If this is true, and if Israel can only depend on itself for its defense, then what is holding the Israelis back? Why don’t they attack Iran on their own?
They don’t do it because they are completely dependent on the US, and such an attack would not only endanger US troops in Iraq but also plunge the entire Middle East into a war that would decimate American interests in the region and signal the end of the "special relationship" – a relationship based on mutual trust and understanding. That trust would be gone if the Israelis went after Iran without a green light from Washington – and the Israelis, who know what side their bread is buttered on (and who’s paying for the butter), would much prefer that someone else fight their battles. After all, it’s a strategy that’s worked so far.
Contra Netanyahu, the Israeli survival strategy has been the complete opposite of defiant independence and military self-sufficiency: they have been joined at the hip to the US military machine since the Reagan years, and they depend on us to keep their socialist economy from falling apart at the seams.
In return for such unusual generosity, Netanyahu and his fellow ultra-nationalists of the Likud party and its extremist allies are spitting in our faces, very publicly humiliating our public officials, and launching an all-out political attack on the interests of the very country they depend on for their survival.
This goes way beyond mere ingratitude – it indicates a very large gap between the values of the givers and those of the takers.
We hear much about the common aims and culture of the US and Israel, the mutual commitment to "democracy," and the many links that tie our two nations together,. Yet all this is suddenly swept aside when the characteristically Middle Eastern touchiness and hysteria of the Israelis is provoked – and it takes very little to provoke them.
As the Israeli Prime Minister put it in his speech: "Nothing is rarer in the Middle East than tolerance for the beliefs of others." Even rarer, however, is Israeli tolerance for the interests of their American patrons: we are expected to self-sacrificially put Israel first. American presidents have gone along with it for decades – and so no one should be surprised when they pull a stunt like the Biden ambush.
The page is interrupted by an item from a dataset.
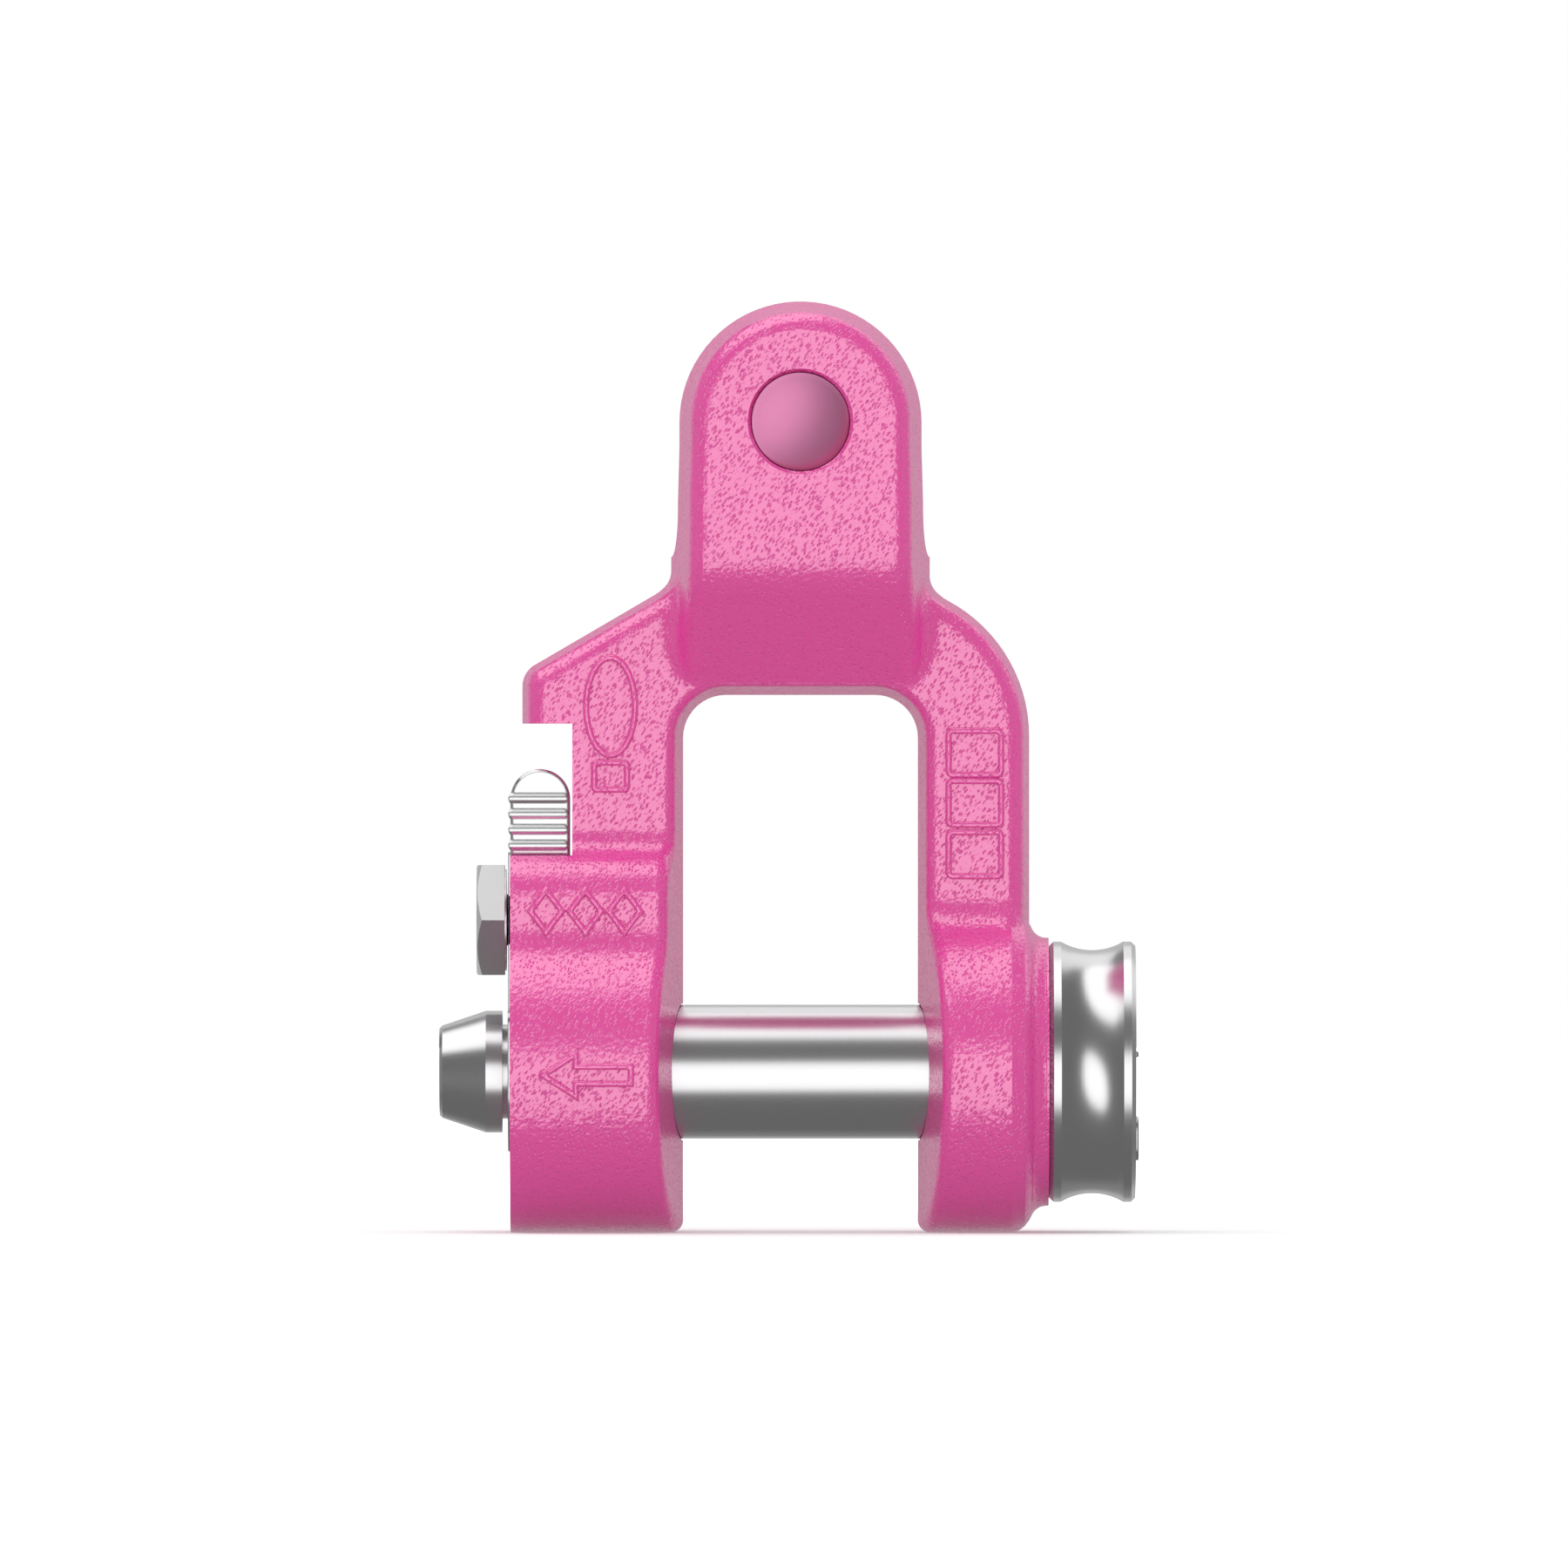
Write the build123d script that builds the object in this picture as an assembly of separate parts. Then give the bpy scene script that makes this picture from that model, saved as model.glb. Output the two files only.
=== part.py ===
from build123d import *
import os
from math import atan2, cos, degrees, radians, sin, sqrt, tan

# A clevis shackle for 13 mm lifting chain: a forged bow, a chain pin in its head, and a load
# bolt through its eyes that a spring-loaded slide locks.
# X runs from the slide to the knob of the bolt, Y from the front ear to the rear ear, Z up.
# The origin is on the axis of the chain pin, midway between the ears. All sizes are millimetres.

# Clevis head
CHAIN_PIN_D = 16.0
CHAIN_PIN_FIT = 0.15
CHAIN_SLOT = 16.0
SLOT_FLOOR_DROP = 22.0
HEAD_R = 20.95
HEAD_SPREAD = 0.25
HEAD_ROOT = HEAD_R + HEAD_SPREAD
HEAD_DEPTH = 24.0
FLARE_TOP = 4.0
FLARE_LOW = 13.0
KNEE_DROP = 24.6
KNEE_R = 13.5
PIN_HOLE_CHAMFER = 0.5
PIN_INSET = 0.9
PIN_CROWN = 1.0
PIN_CROWN_FLAT_D = 4.0
PIN_CROWN_BREAK_D = 10.4
PIN_CROWN_BREAK = 0.6
PIN_EDGE = 0.6

# Sleeve that keeps the chain pin in the rear ear
SLEEVE_D = 4.0
SLEEVE_WALL = 0.8
SLEEVE_SPLIT = 0.8
SLEEVE_LENGTH = 22.0
SLEEVE_BITE = 1.5
SLEEVE_INSET = 0.8
SLEEVE_FIT = 0.01
GROOVE_FIT = 0.12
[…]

The Israelis are like spoiled children who’ve been coddled and indulged way beyond the limits of reason. If they don’t get what they want the outcry is deafening – and their agents and apologists are numerous, vocal, and well-placed enough in the US to make quite a bit of noise.
Senators McCain and Lieberman likened the dispute between Washington and Tel Aviv to a "family quarrel," and advanced the view that the dispute should never have become public. Aside from the fact that it was the Israelis who went public by blind-siding Biden, isn’t it long past time to apply a little "tough love" to our adopted child in the Promised Land – and maybe even cut off his allowance if he persists in what can only be described as the equivalent of juvenile delinquency?
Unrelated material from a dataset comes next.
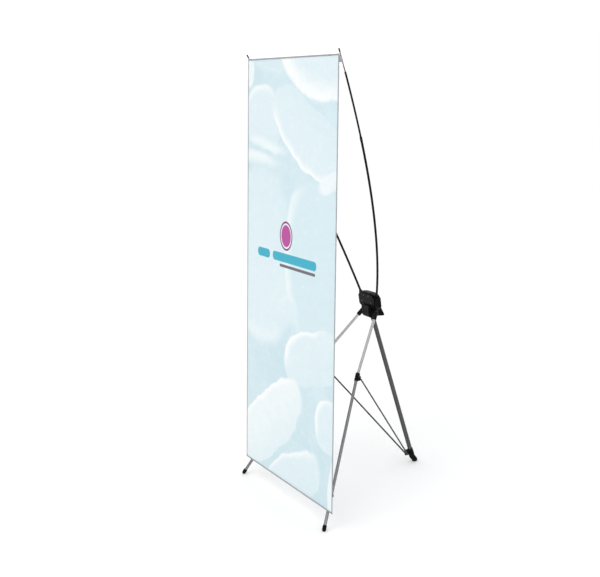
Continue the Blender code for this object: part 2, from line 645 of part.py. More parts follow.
def pocket(name, p0, p1, r_in, r_out, flip):
    """A sleeve round a rod from p0 to p1, joined to the banner's back by a flat web."""
    d = (p1 - p0).normalized()
    n = (p1 - p0).length
    sleeve = turned(name, [(r_out, n), (r_out, 0), (r_in, 0), (r_in, n)], frame(p0, d), POCKET, 20, closed=True)
    back = -ban_front
    t = (d - back * d.dot(back)).normalized()
    across = back.cross(t)
    d0 = (p0 - ban_base).dot(back)
    d1 = (p1 - ban_base).dot(back)
    length = (p1 - p0).dot(t)
    wall = (r_in + r_out) / 2 / abs(d.dot(t))
    near = HEM_T / 2 + GAP
    m = Matrix((t, back, t.cross(back))).transposed().to_4x4()
    m.translation = p0 - back * d0
    web = prism("web_" + name, [(0, near), (0, d0 - wall), (length, d1 - wall), (length, near)], m, 0.0012, POCKET, cutters)
    add(sleeve, web)
    return sleeve


loops = []
for side, tag in ((1, "right"), (-1, "left")):
    f = (lambda v: Vector(v)) if side == 1 else mirror
    dr = (pole_d + pole_end * (TIP_OVER - 0.0150) - rod_foot).normalized()
    top = pole_d + pole_end * (TIP_OVER - 0.0150)
    loops.append(pocket("top_pocket_" + tag, f(top - dr * 0.0480), f(top - dr * 0.0140), TIP_R + 0.0003, 0.0038, side))
    z0, z1 = 0.0900, 0.1040
    q0, q1 = (knee.z - z0) / -low.z, (knee.z - z1) / -low.z
    loops.append(pocket("bottom_loop_" + tag, f(knee + low * q0), f(knee + low * q1), TUBE_R + 0.0004, 0.0081, side))

banner_empty = pivot("banner_mount", ban_base)
hang(banner_empty, sheet, *hems, *loops)
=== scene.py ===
import bpy
import bmesh
import math
import random
from mathutils import Vector, Matrix, noise


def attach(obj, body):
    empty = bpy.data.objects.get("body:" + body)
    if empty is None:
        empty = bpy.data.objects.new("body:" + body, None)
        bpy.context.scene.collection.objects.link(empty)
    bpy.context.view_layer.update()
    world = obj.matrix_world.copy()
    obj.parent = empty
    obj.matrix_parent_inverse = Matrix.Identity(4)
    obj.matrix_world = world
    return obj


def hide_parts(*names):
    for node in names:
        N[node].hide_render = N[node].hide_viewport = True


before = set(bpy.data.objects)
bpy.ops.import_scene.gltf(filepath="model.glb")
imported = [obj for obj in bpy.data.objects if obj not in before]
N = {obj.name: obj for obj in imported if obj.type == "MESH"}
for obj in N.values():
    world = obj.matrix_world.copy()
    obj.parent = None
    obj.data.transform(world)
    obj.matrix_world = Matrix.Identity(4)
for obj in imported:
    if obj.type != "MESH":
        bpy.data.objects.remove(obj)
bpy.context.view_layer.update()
random.seed(11)

# ------------------------------------------------------------------ places, in the row frame
SH = 0.340877
SCENE = bpy.context.scene


def V(x, y, z):
    return Vector((x, y - SH, z))


def mirror(v):
    return Vector((-v[0], v[1], v[2]))


FP = V(0.0443, 0.5384, 0.7350)
KNEE = V(0.1728, 0.3391, 0.4986)
LOW = (V(0.3880, 0.0248, 0.0259) - KNEE).normalized()
UP = (FP - KNEE).normalized()
RP = V(0, 0.5244, 0.7350)
RDIR = Vector((0, 0.18252, -1)).normalized()
BAN_W, BAN_H = 0.838, 1.753
LEAN = math.radians(8.07)
BAN_UP = Vector((0, math.sin(LEAN), math.cos(LEAN)))
BAN_N = Vector((0, -math.cos(LEAN), math.sin(LEAN)))
BAN_O = V(0, 0.0443, 0.0689)
PA, PB, PC = V(0.066, 0.526, 0.784), V(0.219, 0.501, 1.094), V(0.333, 0.400, 1.471)
PD = BAN_O + BAN_UP * BAN_H + Vector((BAN_W / 2, 0, 0)) - BAN_N * 0.0042
P_START = (PB - PA).normalized()
P_END = (PD - PC).normalized()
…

As it stands now, the US is subsidizing and supporting the expansion of the Jewish state at the expense of the Palestinians, while Israel is doing its best to drag us into a war with Iran, and ignite the whole region. The ensuing chaos would give cover to complete the goal of the extremist Likud-far right alliance: the establishment of a "Greater Israel."
This is a mission the United States should have nothing to do with, and the Obama administration knows it. Their response to Israeli intransigence is a good first step, but in order to make it stick they must go beyond mere rhetoric. The Israeli government can’t build settlements if we stop paying for them: they can’t threaten their neighbors, oppress an entire people, and maintain a working alliance with the West unless it’s with our active cooperation. Cut off their funding – and see how quickly they’ll turn, because they know their survival is at stake.